When Simon George set about re-creating his favourite childhood spot from 1983, he had no idea it would expand to become the biggest of its kind in Britain.
“I suppose all of us as kids always had somewhere that we’d go to, whether outside a corner shop or in a park,” said 53-year-old George, who lives in Ripon, North Yorkshire.
“But where I used to go when I was a kid was a railway junction, just near Mirfield in West Yorkshire. I used to spend a lot of time there, watching the trains go past, and it left an indelible impact on my memory.”
Six years and an estimated £250,000 later, this image has been translated in minute detail into model form – including a miniature version of 12-year-old George – and will be exhibited in Wakefield Market Hall from 4 to 19 December.
Having never built a model railway before, George began the model in 2015 as a hobby. But after selling his share of a supercar driving experience company two and a half years ago, he threw himself into the project and worked on it doggedly during lockdown.
He said: “I don’t think there’s anybody daft enough to go to the extremes I’ve gone to in some of the detail that’s built-in.”
To get it exactly right, he downloaded hundreds of images of that stretch of the line in the 80s and used them to create a map that became his guide for the project, called Heaton Lodge Junction, built in O gauge or 7mm to 1ft.

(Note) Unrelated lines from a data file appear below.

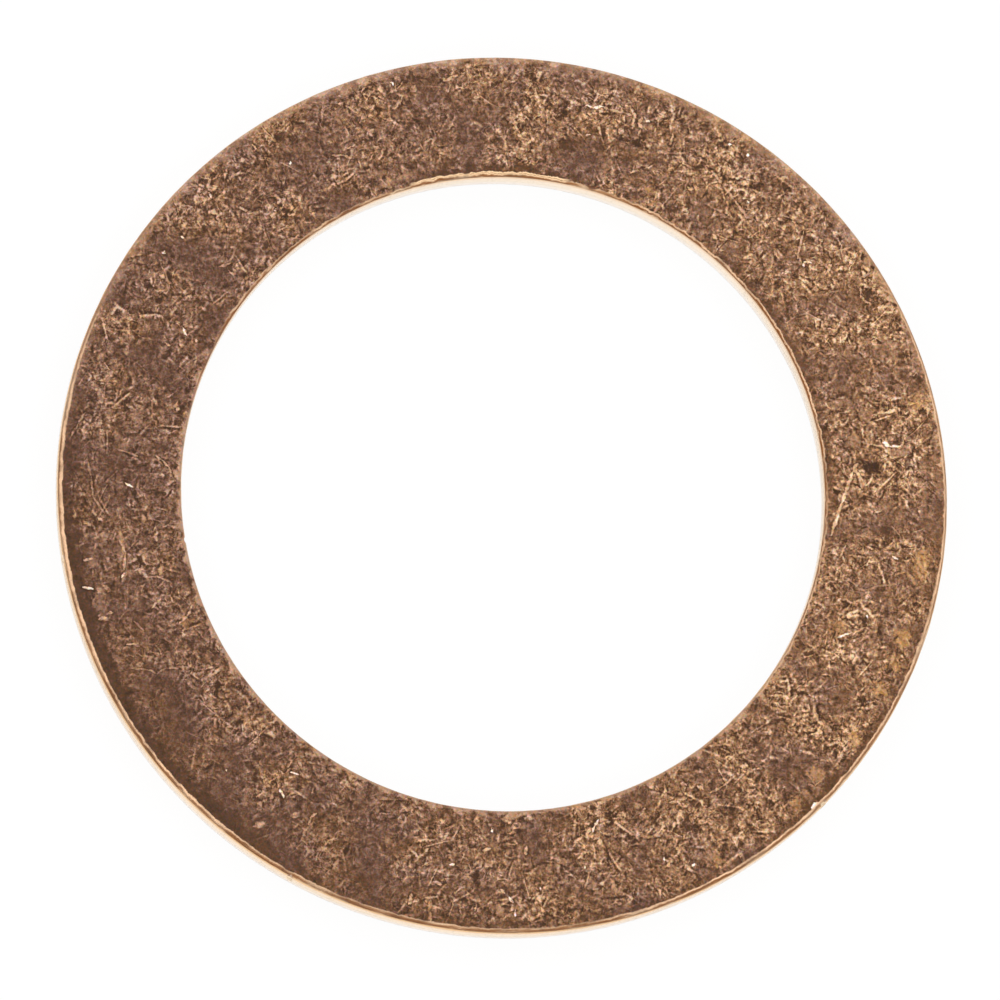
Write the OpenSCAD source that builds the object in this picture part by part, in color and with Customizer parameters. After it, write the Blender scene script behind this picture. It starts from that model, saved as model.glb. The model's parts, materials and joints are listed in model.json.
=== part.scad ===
// Sealing washer for an oil drain plug: one flat ring punched from soft copper sheet.
// It lies with its rolled side up, as both cut edges were drawn down by the same stroke.
// The origin is on the ring's axis at the underside, and +Z is up.

/* [Ring] */
// Diameter of the hole, which drops over an M16 plug
bore_d = 16; // [12:0.1:30]
// Width of the ring, from the hole to the outer edge
ring_w = 3.1; // [1.8:0.05:6]
// Thickness of the copper sheet
sheet_t = 1; // [0.8:0.05:2.5]

/* [Punched edges] */
// Width of the die roll along the outer edge, where the face was drawn down
outer_roll_w = 0.5; // [0.2:0.01:0.7]
// Width of the die roll along the hole
hole_roll_w = 0.4; // [0.2:0.01:0.7]
// Tilt in degrees that a die roll reaches before it turns the corner
roll_tilt = 14; // [6:1:20]
// Radius of the corner between a die roll and the cut wall
corner_r = 0.15; // [0.05:0.01:0.18]
// Height of the burnished land, the straight part of a cut wall
land_h = 0.35; // [0.15:0.01:0.4]
// How far the broken part of a wall leans back from its land
break_lean = 0.03; // [0:0.005:0.06]
// Radius that tumbling left on the underside's edges
foot_r = 0.05; // [0.02:0.01:0.1]

/* [Nicks] */
// How far down the wall a nick reaches from the face
nick_h = 0.45; // [0.25:0.01:0.6]
// Length of a nick along the rim
nick_len = 0.18; // [0.12:0.01:0.4]
// Depth of a shallow nick into the wall
nick_depth = 0.05; // [0.03:0.005:0.1]
// Depth of the one deep nick in the outer rim
deep_nick_depth = 0.12; // [0.06:0.005:0.15]

/* [Hidden] */

bore_r = bore_d / 2;
outer_r = bore_r + ring_w;

// Directions of the nicks in degrees, counted from +X towards +Y
outer_nick_at = [189, 241];
deep_nick_at = 315.5;
hole_nick_at = 189;

roll_steps = 8;
corner_steps = 6;
foot_steps = 4;
cut_over = 0.2; // how far a cutter stands clear of the metal it leaves
round_fn = 180;

// An edge is drawn from its wall at 0 into the ring, with the underside at 0.
// The die roll is an arc that leaves the face level and reaches its full tilt at the corner.
function roll_run(roll_w) = roll_w - corner_r * (1 - sin(roll_tilt));
function roll_r(roll_w) = roll_run(roll_w) / sin(roll_tilt);
function roll_drop(roll_w) = roll_r(roll_w) * (1 - cos(roll_tilt));
function corner_z(roll_w) = sheet_t - roll_drop(roll_w) - corner_r * cos(roll_tilt);

function foot_points() = [
    for (i = [0 : foot_steps])
        let (a = 90 * i / foot_steps)
            [break_lean + foot_r * (1 - sin(a)), foot_r * (1 - cos(a))]
];

function corner_points(roll_w) = [
    for (i = [0 : corner_steps])
        let (a = (90 - roll_tilt) * i / corner_steps)
            [corner_r * (1 - cos(a)), corner_z(roll_w) + corner_r * sin(a)]
];

function roll_points(roll_w) = [
    for (i = [1 : roll_steps])
        let (a = roll_tilt * (1 - i / roll_steps))
            [roll_w - roll_r(roll_w) * sin(a), sheet_t - roll_r(roll_w) * (1 - cos(a))]
];

// From the underside up the broken wall and the land, round the corner and over the roll
function edge_points(roll_w) = concat(
    foot_points(),
    [[0, corner_z(roll_w) - land_h]],
    corner_points(roll_w),
    roll_points(roll_w)
);

function reversed(list) = [for (i = [len(list) - 1 : -1 : 0]) list[i]];

module ring_section() {
    hole_edge = [for (p = edge_points(hole_roll_w)) [bore_r + p[0], p[1]]];
    outer_edge = [for (p = edge_points(outer_roll_w)) [outer_r - p[0], p[1]]];
    polygon(concat(hole_edge, reversed(outer_edge)));
}

// A round dent in a rim; side is 1 on the outer edge and -1 on the hole
module nick(angle, rim_r, side, depth) {
    cut_r = (pow(nick_len / 2, 2) + pow(depth, 2)) / (2 * depth);
    rotate([0, 0, angle])
        translate([rim_r + side * (cut_r - depth), 0, sheet_t - nick_h])
            cylinder(r = cut_r, h = nick_h + cut_over, $fn = 48);
}

module washer() {
    color("peru") difference() {
        rotate_extrude($fn = round_fn) ring_section();
        for (a = outer_nick_at) nick(a, outer_r, 1, nick_depth);
        nick(deep_nick_at, outer_r, 1, deep_nick_depth);
        nick(hole_nick_at, bore_r, -1, nick_depth);
    }
}

washer();
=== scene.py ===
# Copper sealing washer for a drain plug, lying rolled side up on a white table
import json
import math

import bpy
import numpy as np
from mathutils import Matrix, Vector, noise


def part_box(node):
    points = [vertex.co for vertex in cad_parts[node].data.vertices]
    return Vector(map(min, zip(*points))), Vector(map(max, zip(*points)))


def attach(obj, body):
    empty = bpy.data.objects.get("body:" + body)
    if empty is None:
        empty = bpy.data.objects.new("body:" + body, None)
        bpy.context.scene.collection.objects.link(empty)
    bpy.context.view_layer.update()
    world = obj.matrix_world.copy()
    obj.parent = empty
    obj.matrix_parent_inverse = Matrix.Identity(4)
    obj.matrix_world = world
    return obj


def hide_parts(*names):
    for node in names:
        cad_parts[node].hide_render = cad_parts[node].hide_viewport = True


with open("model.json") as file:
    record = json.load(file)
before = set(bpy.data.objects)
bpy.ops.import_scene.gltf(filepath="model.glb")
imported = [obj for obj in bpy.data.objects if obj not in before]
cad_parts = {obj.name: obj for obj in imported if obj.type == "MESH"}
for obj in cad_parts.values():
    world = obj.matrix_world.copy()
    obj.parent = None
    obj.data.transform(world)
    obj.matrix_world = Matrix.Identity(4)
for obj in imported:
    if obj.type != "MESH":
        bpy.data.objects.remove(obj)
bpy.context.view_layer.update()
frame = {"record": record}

mm = 0.001
low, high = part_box("washer")
outerR = (high.x - low.x) / 2 / mm
sheetT = (high.z - low.z) / mm
boreR = next(m for m in frame["record"]["mounts"] if m["name"] == "bore")["dims"]["r_mm"]
print("frame: outside radius", round(outerR, 3), "bore radius", boreR, "thickness", round(sheetT, 3))


def linearColour(hexText, alpha=1.0):
    # sRGB hex to the linear values that the sockets take
    channels = [int(hexText[i:i + 2], 16) / 255 for i in (1, 3, 5)]
    return [c / 12.92 if c <= 0.04045 else ((c + 0.055) / 1.055) ** 2.4 for c in channels] + [alpha]


def inUse(sockets, name=None):
    # The first socket in use, or the first of a name. A Mix node hides those of other kinds of data.
    return next(s for s in sockets if s.enabled and name in (None, s.name))


def addNode(tree, kind, inputs=(), **settings):
    # Adds one node, sets it up, and fills its inputs, by name or in order, with values and links.
    # A node that is given as a value is linked from its first output.
    node = tree.nodes.new(kind if kind.startswith("Node") else "ShaderNode" + kind)
    for name, value in settings.items():
        setattr(node, name, value)
    named = isinstance(inputs, dict)
    for name, value in inputs.items() if named else enumerate(inputs):
        socket = inUse(node.inputs, name) if named else node.inputs[name]
        if isinstance(value, bpy.types.Node):
            value = inUse(value.outputs)
        if isinstance(value, bpy.types.NodeSocket):
            tree.links.new(value, socket)
        else:
            socket.default_value = value
    return node


def setRamp(node, stops, interpolation="LINEAR"):
    # Stops are (position, linear colour)
    ramp = node.color_ramp
    ramp.interpolation = interpolation
    while len(ramp.elements) < len(stops):
        ramp.elements.new(1.0)
    for element, (position, colour) in zip(ramp.elements, stops):
        element.position = position
        element.color = colour


# Camera: a long lens close to straight above, leaning a little to the lower left
photoView = {
    "tilt": 12.55,           # degrees from straight above
    "towards": 244.6,        # the side it leans to, in degrees from +X
    "distance": 400.0,       # mm; from here the lens gives almost no perspective
    "frameWidth": 24.80,     # mm across the picture at the ring
    "ringAside": (0.095, 0.195),  # mm from the picture's middle to the ring's axis
    "film": 36.0,            # mm across the camera's film
    "clip": (0.01, 5.0),     # m from the camera, where the picture begins and ends
}


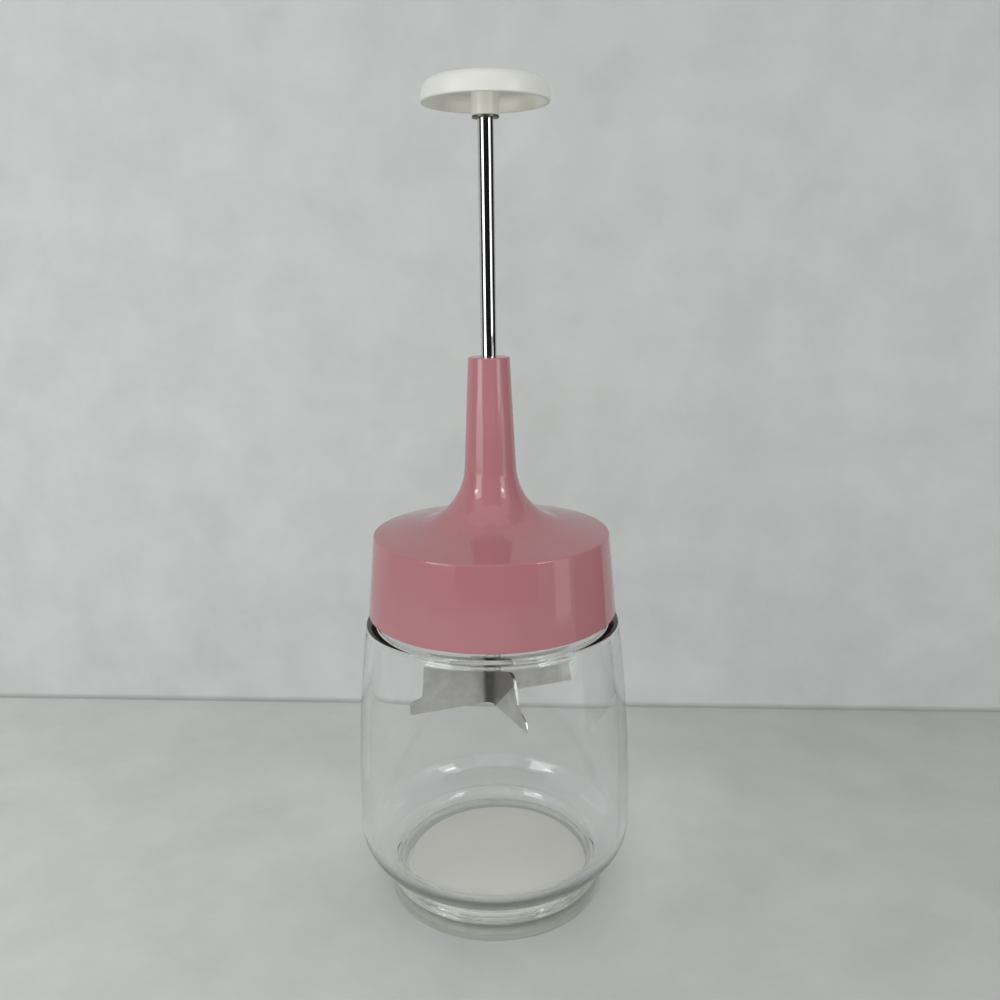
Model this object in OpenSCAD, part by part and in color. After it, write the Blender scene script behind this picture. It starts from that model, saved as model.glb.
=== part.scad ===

The detail that came from that includes a tiny 1980s Tesco carrier bag caught in a tree and 5,000 custom-made brass fern leaves, which were individually put in place and bent to the right shape. The model trains even emit fake diesel fumes and have speakers that produce the sound of real trains.
“I think if you’re going to do something, you’ve got to give it 100%,” he said.
Those who have seen it so far have been “gobsmacked”.
“As people walk through the door, they’re confronted by a really well-lit basement with an enormous model as far as the eye can see. It does knock them back sometimes. It’s a nice reaction,” he said.
“It’s funny because when it’s up and running and you glance up, it makes the hairs on the back of your neck stand up because it’s just like being back in 1983.”
After Wakefield, George plans to take the layout on the road to cities all over the UK, although it needs three articulated trucks to transport it. “It’s just finding somewhere big enough,” he added.
George Dent, the editor of Model Rail magazine, said that although the Yorkshireman’s model is likely to be the biggest of its type in the UK, lots of people are shy about their passion for the hobby, and there may be larger ones in barns or large houses all across the country.
He said: “We know of some very famous people who have a closet interest in model railways, but they don’t seem to be keen on sharing it. Rod Stewart might be open about his passion, but not everyone else is willing to admit to it, which is a real shame – especially in the present climate, when we’re all realising the benefits of crafts and hobbies.”
George kept his own project secret, he said, and for a long time did not even tell his girlfriend what he was up to. But he is keen to do his bit to dispel the idea that the hobby is only for nerds.
“I just really want to play a very small part to improve the image of the hobby, which has suffered. It’s been a bit of a figure of fun the last few decades,” he said.